Given exercise.
In the listing below, find every line with the string "that" and pull it out.

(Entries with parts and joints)
# # # # # # #

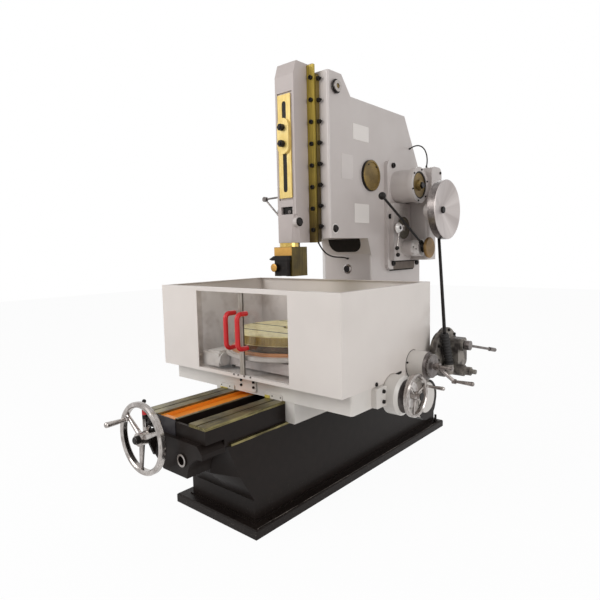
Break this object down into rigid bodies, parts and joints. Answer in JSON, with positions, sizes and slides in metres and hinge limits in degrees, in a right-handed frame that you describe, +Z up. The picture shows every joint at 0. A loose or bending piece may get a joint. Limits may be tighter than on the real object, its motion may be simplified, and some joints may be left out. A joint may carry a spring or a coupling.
{
  "type": "vertical slotting machine with a rotary table",
  "caption": "Floor-standing vertical slotting machine: ram on an overhanging column, guarded rotary table on a long bed, and handwheels for its feeds.",
  "frame": {"origin": "on the floor under the foot plate, in the machine's middle plane, below the ram's face", "axes": "X to the operator's right, Y from the front handwheel back to the column, Z up"},
  "size_m": [1.541, 2.262, 2.245],
  "materials": {
    "machine_grey": "gloss",
    "guard_white": "gloss",
    "bed_black": "gloss",
    "trough_orange": "gloss",
    "ground_steel": "ground",
    "gold_steel": "ground, pale gold preservative film",
    "polished_steel": "polished",
    "dark_oxide": "black oxide",
    "raw_casting": "as cast",
    "cover_brass": "turned",
    "handle_red": "gloss",
    "door_glass": "clear",
    "boot_rubber": "matte"
  },
  "bodies": {
    "base": {"bed_casting": "bed_black", "bed_ways": "ground_steel", "chip_trough": "trough_orange", "front_gear_block": "bed_black", "clutch_lever": "polished_steel", "column_casting": "machine_grey", "ram_seat": "gold_steel", "ram_keepers": "gold_steel", "seat_pivot": "machine_grey", "cover_discs": "cover_brass", "feed_box": "machine_grey", "drive_head": "machine_grey", "oil_pipes": "dark_oxide"},
    "ram": {"ram_casting": "machine_grey", "stroke_plate": "gold_steel", "stroke_clamp": "gold_steel", "stroke_nuts": "dark_oxide", "tool_block": "gold_steel", "tool_clamp": "dark_oxide", "oil_rod": "polished_steel"},
    "saddle": {"saddle_casting": "guard_white", "way_wipers": "guard_white", "saddle_front_plate": "guard_white", "guard_front": "guard_white", "guard_left": "guard_white", "guard_right": "guard_white", "guard_back": "guard_white", "guard_floor": "guard_white", "door_tracks": "guard_white", "cross_feed_drum": "guard_white", "lower_drum_cap": "bed_black", "table_turn_drum": "guard_white", "feed_gearbox": "raw_casting", "drive_shaft": "dark_oxide", "shaft_boot": "boot_rubber"},
    "left_door": {"left_door_glass": "door_glass", "left_door_stile": "ground_steel", "left_door_handle": "handle_red"},
    "right_door": {"right_door_glass": "door_glass", "right_door_stile": "ground_steel", "right_door_handle": "handle_red"},
    "cross": {"cross_slide": "machine_grey", "table_base": "guard_white", "table_cover_ring": "trough_orange"},
    "table": {"rotary_table": "gold_steel"},
    "front_wheel": {"front_handwheel": "polished_steel"},
    "side_wheel": {"side_handwheel": "polished_steel"},
    "crank": {"table_crank": "polished_steel"},
    "gear_lever": {"gearbox_lever": "polished_steel"},
    "dish": {"dish_handwheel": "polished_steel"},
    "long_lever": {"feed_lever": "dark_oxide", "feed_knob": "cover_brass"},
    "selector": {"speed_selector": "polished_steel"}
  },
  "joints": [
    {"name": "ram_slide", "type": "slide", "parent": "base", "child": "ram", "axis": [0, 0, 1], "range_m": [-0.21, 0.11]},
    {"name": "saddle_slide", "type": "slide", "parent": "base", "child": "saddle", "axis": [0, 1, 0], "range_m": [-0.29, 0.12]},
    {"name": "cross_slide", "type": "slide", "parent": "saddle", "child": "cross", "axis": [1, 0, 0], "range_m": [-0.24, 0.24]},
    {"name": "table_spin", "type": "hinge", "parent": "cross", "child": "table", "pos_m": [0, -0.005, 0.78], "axis": [0, 0, 1], "continuous": true},
    {"name": "left_door_slide", "type": "slide", "parent": "saddle", "child": "left_door", "axis": [1, 0, 0], "range_m": [-0.265, 0]},
    {"name": "right_door_slide", "type": "slide", "parent": "saddle", "child": "right_door", "axis": [1, 0, 0], "range_m": [0, 0.26]},
    {"name": "front_wheel_spin", "type": "hinge", "parent": "base", "child": "front_wheel", "pos_m": [-0.12, -0.88, 0.457], "axis": [0, 1, 0], "continuous": true},
    {"name": "side_wheel_spin", "type": "hinge", "parent": "saddle", "child": "side_wheel", "pos_m": [0.733, 0.025, 0.586], "axis": [1, 0, 0], "continuous": true},
    {"name": "crank_spin", "type": "hinge", "parent": "saddle", "child": "crank", "pos_m": [0.748, 0.2, 0.692], "axis": [1, 0, 0], "continuous": true},
    {"name": "gear_lever_swing", "type": "hinge", "parent": "saddle", "child": "gear_lever", "pos_m": [0.774, 0.48, 0.757], "axis": [1, 0, 0], "range_deg": [-15, 15]},
    {"name": "dish_spin", "type": "hinge", "parent": "base", "child": "dish", "pos_m": [0.532, 0.8, 1.488], "axis": [1, 0, 0], "continuous": true},
    {"name": "long_lever_swing", "type": "hinge", "parent": "base", "child": "long_lever", "pos_m": [0.367, 0.84, 1.268], "axis": [1, 0, 0], "range_deg": [-20, 20]},
    {"name": "selector_swing", "type": "hinge", "parent": "base", "child": "selector", "pos_m": [0.25, 0.798, 1.396], "axis": [1, 0, 0], "range_deg": [-90, 10]}
  ]
}
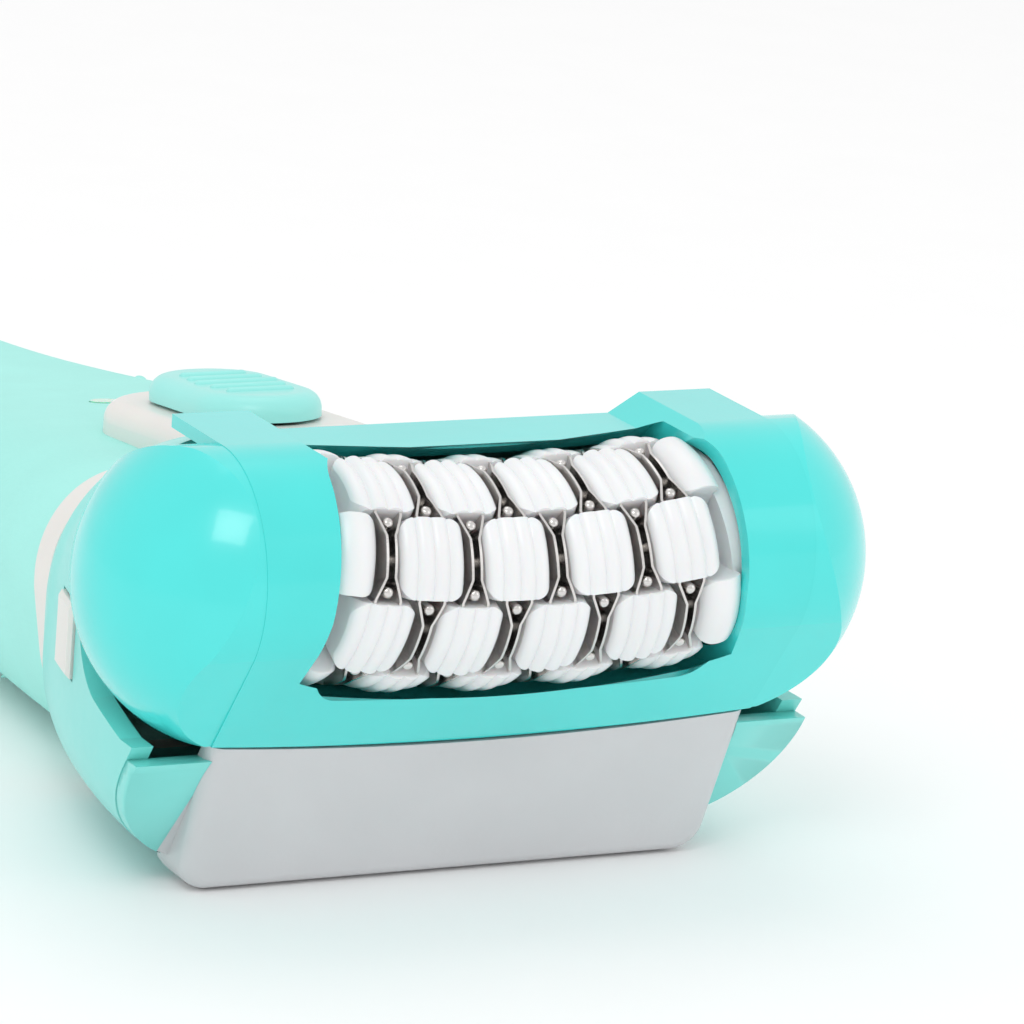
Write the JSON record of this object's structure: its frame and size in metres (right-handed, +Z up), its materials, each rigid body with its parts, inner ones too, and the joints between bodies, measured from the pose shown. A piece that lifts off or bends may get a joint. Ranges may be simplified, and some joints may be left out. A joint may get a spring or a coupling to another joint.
{
  "type": "epilator",
  "caption": "Cordless epilator lying on its back: curved drum of ribbed tweezer discs in a teal lift-off head, mint handle with switch pod and charging socket.",
  "frame": {"origin": "under the middle of the object's bounding box, on the plane it lies on", "axes": "+Y from the working head to the tail of the handle, +Z up on the switch side, X along the drum"},
  "size_m": [0.062, 0.1349, 0.0345],
  "materials": {
    "frame_teal": "glossy moulded",
    "cap_teal": "glossy moulded",
    "chin_grey": "fine satin",
    "inner_plastic": "as moulded",
    "shaft_steel": "ground",
    "clip_steel": "stamped",
    "disc_white": "satin moulded",
    "gear_plastic": "acetal",
    "pinion_brass": "machined",
    "neck_mint": "satin moulded",
    "collar_cream": "satin moulded",
    "handle_mint": "soft touch",
    "slider_mint": "satin moulded",
    "switch_black": "as moulded",
    "board_green": "solder mask",
    "motor_steel": "plated",
    "cell_wrap": "heat-shrink sleeve",
    "lens_clear": "clear",
    "tweezer_steel": "bright stamped"
  },
  "bodies": {
    "handle": {"neck_shell": "neck_mint", "collar": "collar_cream", "handle_shell_top": "handle_mint", "handle_shell_bottom": "handle_mint", "tail_cap": "collar_cream", "slide_switch": "switch_black", "circuit_board": "board_green", "motor_can": "motor_steel", "motor_mount": "inner_plastic", "battery_cells": "cell_wrap", "battery_cradle": "inner_plastic", "battery_contacts": "clip_steel", "charge_socket": "switch_black", "case_screws": "clip_steel", "indicator_lens": "lens_clear"},
    "head": {"head_frame": "frame_teal", "end_cap_left": "cap_teal", "end_cap_right": "cap_teal", "chin_cover": "chin_grey", "head_chassis": "inner_plastic", "drum_shaft": "shaft_steel", "shaft_clips": "clip_steel", "idler_axle": "shaft_steel", "crown_axle": "shaft_steel"},
    "end_left": {"end_disc_left": "disc_white", "drum_gear": "gear_plastic"},
    "end_right": {"end_disc_right": "disc_white"},
    "idler": {"idler_gear": "gear_plastic"},
    "crown": {"crown_gear": "gear_plastic"},
    "rotor": {"motor_shaft": "shaft_steel", "motor_pinion": "pinion_brass"},
    "slider": {"switch_slider": "slider_mint"},
    "button_left": {"release_button_left": "collar_cream"},
    "button_right": {"release_button_right": "collar_cream"},
    "tweezer_disc_1": {"disc_1": "disc_white", "tweezers_1": "tweezer_steel"},
    "tweezer_disc_2": {"disc_2": "disc_white", "tweezers_2": "tweezer_steel"},
    "tweezer_disc_3": {"disc_3": "disc_white", "tweezers_3": "tweezer_steel"},
    "tweezer_disc_4": {"disc_4": "disc_white", "tweezers_4": "tweezer_steel"},
    "tweezer_disc_5": {"disc_5": "disc_white", "tweezers_5": "tweezer_steel"},
    "tweezer_disc_6": {"disc_6": "disc_white", "tweezers_6": "tweezer_steel"},
    "tweezer_disc_7": {"disc_7": "disc_white", "tweezers_7": "tweezer_steel"},
    "tweezer_disc_8": {"disc_8": "disc_white", "tweezers_8": "tweezer_steel"}
  },
  "joints": [
    {"name": "head_release", "type": "slide", "parent": "handle", "child": "head", "axis": [0, -1, 0], "range_m": [0, 0.03]},
    {"name": "drum_spin", "type": "hinge", "parent": "head", "child": "end_left", "pos_m": [-0.01682, -0.05855, 0.02542], "axis": [0.9858, 0, -0.1682], "continuous": true},
    {"name": "disc_1_spin", "type": "hinge", "parent": "head", "child": "tweezer_disc_1", "pos_m": [-0.01222, -0.05855, 0.02475], "axis": [0.9925, 0, -0.1222], "continuous": true},
    {"name": "disc_2_spin", "type": "hinge", "parent": "head", "child": "tweezer_disc_2", "pos_m": [-0.00874, -0.05855, 0.02438], "axis": [0.9962, 0, -0.0874], "continuous": true},
    {"name": "disc_3_spin", "type": "hinge", "parent": "head", "child": "tweezer_disc_3", "pos_m": [-0.00525, -0.05855, 0.02414], "axis": [0.9986, 0, -0.0525], "continuous": true},
    {"name": "disc_4_spin", "type": "hinge", "parent": "head", "child": "tweezer_disc_4", "pos_m": [-0.00175, -0.05855, 0.02402], "axis": [0.9998, 0, -0.0175], "continuous": true},
    {"name": "disc_5_spin", "type": "hinge", "parent": "head", "child": "tweezer_disc_5", "pos_m": [0.00175, -0.05855, 0.02402], "axis": [0.9998, 0, 0.0175], "continuous": true},
    {"name": "disc_6_spin", "type": "hinge", "parent": "head", "child": "tweezer_disc_6", "pos_m": [0.00525, -0.05855, 0.02414], "axis": [0.9986, 0, 0.0525], "continuous": true},
    {"name": "disc_7_spin", "type": "hinge", "parent": "head", "child": "tweezer_disc_7", "pos_m": [0.00874, -0.05855, 0.02438], "axis": [0.9962, 0, 0.0874], "continuous": true},
    {"name": "disc_8_spin", "type": "hinge", "parent": "head", "child": "tweezer_disc_8", "pos_m": [0.01222, -0.05855, 0.02475], "axis": [0.9925, 0, 0.1222], "continuous": true},
    {"name": "end_right_spin", "type": "hinge", "parent": "head", "child": "end_right", "pos_m": [0.01682, -0.05855, 0.02542], "axis": [0.9858, 0, 0.1682], "continuous": true},
    {"name": "idler_spin", "type": "hinge", "parent": "head", "child": "idler", "pos_m": [-0.01959, -0.04647, 0.02018], "axis": [0.9858, 0, -0.1682], "continuous": true},
    {"name": "crown_spin", "type": "hinge", "parent": "head", "child": "crown", "pos_m": [-0.02049, -0.03883, 0.01491], "axis": [0.9858, 0, -0.1682], "continuous": true},
    {"name": "motor_spin", "type": "hinge", "parent": "handle", "child": "rotor", "pos_m": [0, -0.04, 0.01141], "axis": [0, 1, 0], "continuous": true},
    {"name": "switch_slide", "type": "slide", "parent": "handle", "child": "slider", "axis": [0, -0.9934, 0.1149], "range_m": [0, 0.006]},
    {"name": "button_left_press", "type": "slide", "parent": "handle", "child": "button_left", "axis": [1, 0, 0], "range_m": [0, 0.0008], "stiffness_N_per_m": 400, "springref_m": -0.0005},
    {"name": "button_right_press", "type": "slide", "parent": "handle", "child": "button_right", "axis": [-1, 0, 0], "range_m": [0, 0.0008], "stiffness_N_per_m": 400, "springref_m": -0.0005}
  ],
  "couplings": [
    {"joint": "disc_1_spin", "follows": "drum_spin", "ratio": 1},
    {"joint": "disc_2_spin", "follows": "drum_spin", "ratio": 1},
    {"joint": "disc_3_spin", "follows": "drum_spin", "ratio": 1},
    {"joint": "disc_4_spin", "follows": "drum_spin", "ratio": 1},
    {"joint": "disc_5_spin", "follows": "drum_spin", "ratio": 1},
    {"joint": "disc_6_spin", "follows": "drum_spin", "ratio": 1},
    {"joint": "disc_7_spin", "follows": "drum_spin", "ratio": 1},
    {"joint": "disc_8_spin", "follows": "drum_spin", "ratio": 1},
    {"joint": "end_right_spin", "follows": "drum_spin", "ratio": 1},
    {"joint": "idler_spin", "follows": "drum_spin", "ratio": -1.12},
    {"joint": "crown_spin", "follows": "drum_spin", "ratio": 2.3333},
    {"joint": "motor_spin", "follows": "drum_spin", "ratio": 7}
  ]
}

# # # # # # #

Answer to the problem.
Break this object down into rigid bodies, parts and joints. Answer in JSON, with positions, sizes and slides in metres and hinge limits in degrees, in a right-handed frame that you describe, +Z up. The picture shows every joint at 0. A loose or bending piece may get a joint. Limits may be tighter than on the real object, its motion may be simplified, and some joints may be left out. A joint may carry a spring or a coupling.
Write the JSON record of this object's structure: its frame and size in metres (right-handed, +Z up), its materials, each rigid body with its parts, inner ones too, and the joints between bodies, measured from the pose shown. A piece that lifts off or bends may get a joint. Ranges may be simplified, and some joints may be left out. A joint may get a spring or a coupling to another joint.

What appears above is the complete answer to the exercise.